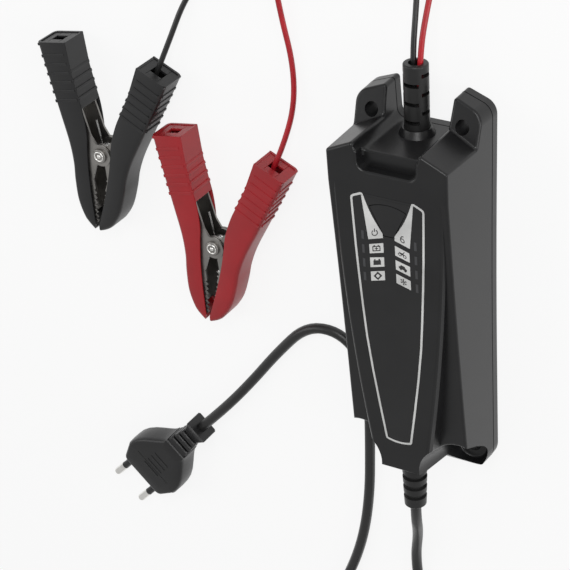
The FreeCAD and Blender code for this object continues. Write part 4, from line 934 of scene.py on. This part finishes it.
def paleWorld():
    # a plain grey fill that shows white to the camera and paler in reflections
    world = bpy.data.worlds.new("studio")
    scene.world = world
    world.use_nodes = True
    tree = world.node_tree
    tree.nodes.clear()
    link = tree.links.new
    rays = addNode(tree, "ShaderNodeLightPath")
    fill = addNode(tree, "ShaderNodeBackground", Strength=studio["fill"])
    fill.inputs["Color"].default_value = (1, 1, 1, 1)
    white = addNode(tree, "ShaderNodeBackground", Strength=1.0)
    white.inputs["Color"].default_value = (1, 1, 1, 1)
    mirrored = addNode(tree, "ShaderNodeMath", operation="MULTIPLY")
    link(rays.outputs["Is Glossy Ray"], mirrored.inputs[0])
    mirrored.inputs[1].default_value = studio["mirrored"]
    seen = addNode(tree, "ShaderNodeMath", operation="MAXIMUM")
    link(rays.outputs["Is Camera Ray"], seen.inputs[0])
    link(mirrored.outputs[0], seen.inputs[1])
    mix = addNode(tree, "ShaderNodeMixShader")
    output = addNode(tree, "ShaderNodeOutputWorld")
    link(seen.outputs[0], mix.inputs["Fac"])
    link(fill.outputs[0], mix.inputs[1])
    link(white.outputs[0], mix.inputs[2])
    link(mix.outputs[0], output.inputs["Surface"])


def softBox(name, spec):
    light = bpy.data.lights.new(name, "AREA")
    light.shape = "RECTANGLE"
    light.size, light.size_y = spec["size"]
    light.energy = spec["power"]
    obj = bpy.data.objects.new(name, light)
    scene.collection.objects.link(obj)
    obj.location = spec["place"]
    away = Vector(spec["place"]) - Vector(spec["target"])
    obj.rotation_euler = away.to_track_quat("Z", "Y").to_euler()


camera = {"azimuth": 28.0, "elevation": 30.9, "roll": -1.5, "distance": 0.890, "focalPixels": 2000.0,
          "target": (0.0, -0.5, 20.0), "targetPixel": (417.2, 292.6), "frame": 570.0, "sensor": 36.0,
          "clip": (0.01, 30.0)}


def photoCamera():
    spec = camera
    a, e, roll = (math.radians(spec[k]) for k in ("azimuth", "elevation", "roll"))
    back = Vector((math.sin(a) * math.cos(e), math.sin(e), math.cos(a) * math.cos(e)))
    right = Vector((math.cos(a), 0, -math.sin(a)))
    up = back.cross(right)
    rightRolled = right * math.cos(roll) + up * math.sin(roll)
    upRolled = up * math.cos(roll) - right * math.sin(roll)
    data = bpy.data.cameras.new("photoCamera")
    obj = bpy.data.objects.new("photoCamera", data)
    scene.collection.objects.link(obj)
    turn = Matrix((rightRolled, upRolled, back)).transposed().to_4x4()
    obj.matrix_world = Matrix.Translation(point(*spec["target"]) + back * spec["distance"]) @ turn
    data.sensor_width = spec["sensor"]
    data.lens = spec["focalPixels"] / spec["frame"] * spec["sensor"]
    half = spec["frame"] / 2
    data.shift_x = -(spec["targetPixel"][0] - half) / spec["frame"]
    data.shift_y = (spec["targetPixel"][1] - half) / spec["frame"]
    data.clip_start, data.clip_end = spec["clip"]
    scene.camera = obj


paleFloor()
paleWorld()
for name, spec in lamps.items():
    softBox(name, spec)
photoCamera()
scene.view_settings.view_transform = "Standard"
print("stage, lights and camera ready")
-*-
** INSTRUCTIONS TO FOLLOW **
Output all of the material, please, exactly as it stands.

** TASK RESPONSE **
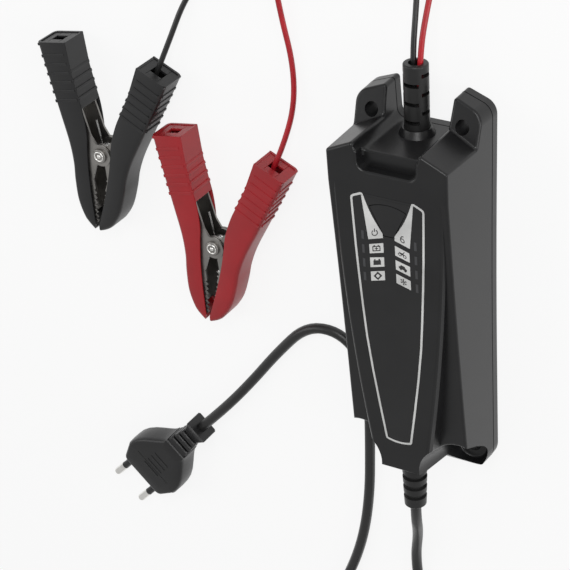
The FreeCAD and Blender code for this object continues. Write part 4, from line 934 of scene.py on. This part finishes it.
def paleWorld():
    # a plain grey fill that shows white to the camera and paler in reflections
    world = bpy.data.worlds.new("studio")
    scene.world = world
    world.use_nodes = True
    tree = world.node_tree
    tree.nodes.clear()
    link = tree.links.new
    rays = addNode(tree, "ShaderNodeLightPath")
    fill = addNode(tree, "ShaderNodeBackground", Strength=studio["fill"])
    fill.inputs["Color"].default_value = (1, 1, 1, 1)
    white = addNode(tree, "ShaderNodeBackground", Strength=1.0)
    white.inputs["Color"].default_value = (1, 1, 1, 1)
    mirrored = addNode(tree, "ShaderNodeMath", operation="MULTIPLY")
    link(rays.outputs["Is Glossy Ray"], mirrored.inputs[0])
    mirrored.inputs[1].default_value = studio["mirrored"]
    seen = addNode(tree, "ShaderNodeMath", operation="MAXIMUM")
    link(rays.outputs["Is Camera Ray"], seen.inputs[0])
    link(mirrored.outputs[0], seen.inputs[1])
    mix = addNode(tree, "ShaderNodeMixShader")
    output = addNode(tree, "ShaderNodeOutputWorld")
    link(seen.outputs[0], mix.inputs["Fac"])
    link(fill.outputs[0], mix.inputs[1])
    link(white.outputs[0], mix.inputs[2])
    link(mix.outputs[0], output.inputs["Surface"])


def softBox(name, spec):
    light = bpy.data.lights.new(name, "AREA")
    light.shape = "RECTANGLE"
    light.size, light.size_y = spec["size"]
    light.energy = spec["power"]
    obj = bpy.data.objects.new(name, light)
    scene.collection.objects.link(obj)
    obj.location = spec["place"]
    away = Vector(spec["place"]) - Vector(spec["target"])
    obj.rotation_euler = away.to_track_quat("Z", "Y").to_euler()


camera = {"azimuth": 28.0, "elevation": 30.9, "roll": -1.5, "distance": 0.890, "focalPixels": 2000.0,
          "target": (0.0, -0.5, 20.0), "targetPixel": (417.2, 292.6), "frame": 570.0, "sensor": 36.0,
          "clip": (0.01, 30.0)}


def photoCamera():
    spec = camera
    a, e, roll = (math.radians(spec[k]) for k in ("azimuth", "elevation", "roll"))
    back = Vector((math.sin(a) * math.cos(e), math.sin(e), math.cos(a) * math.cos(e)))
    right = Vector((math.cos(a), 0, -math.sin(a)))
    up = back.cross(right)
    rightRolled = right * math.cos(roll) + up * math.sin(roll)
    upRolled = up * math.cos(roll) - right * math.sin(roll)
    data = bpy.data.cameras.new("photoCamera")
    obj = bpy.data.objects.new("photoCamera", data)
    scene.collection.objects.link(obj)
    turn = Matrix((rightRolled, upRolled, back)).transposed().to_4x4()
    obj.matrix_world = Matrix.Translation(point(*spec["target"]) + back * spec["distance"]) @ turn
    data.sensor_width = spec["sensor"]
    data.lens = spec["focalPixels"] / spec["frame"] * spec["sensor"]
    half = spec["frame"] / 2
    data.shift_x = -(spec["targetPixel"][0] - half) / spec["frame"]
    data.shift_y = (spec["targetPixel"][1] - half) / spec["frame"]
    data.clip_start, data.clip_end = spec["clip"]
    scene.camera = obj


paleFloor()
paleWorld()
for name, spec in lamps.items():
    softBox(name, spec)
photoCamera()
scene.view_settings.view_transform = "Standard"
print("stage, lights and camera ready")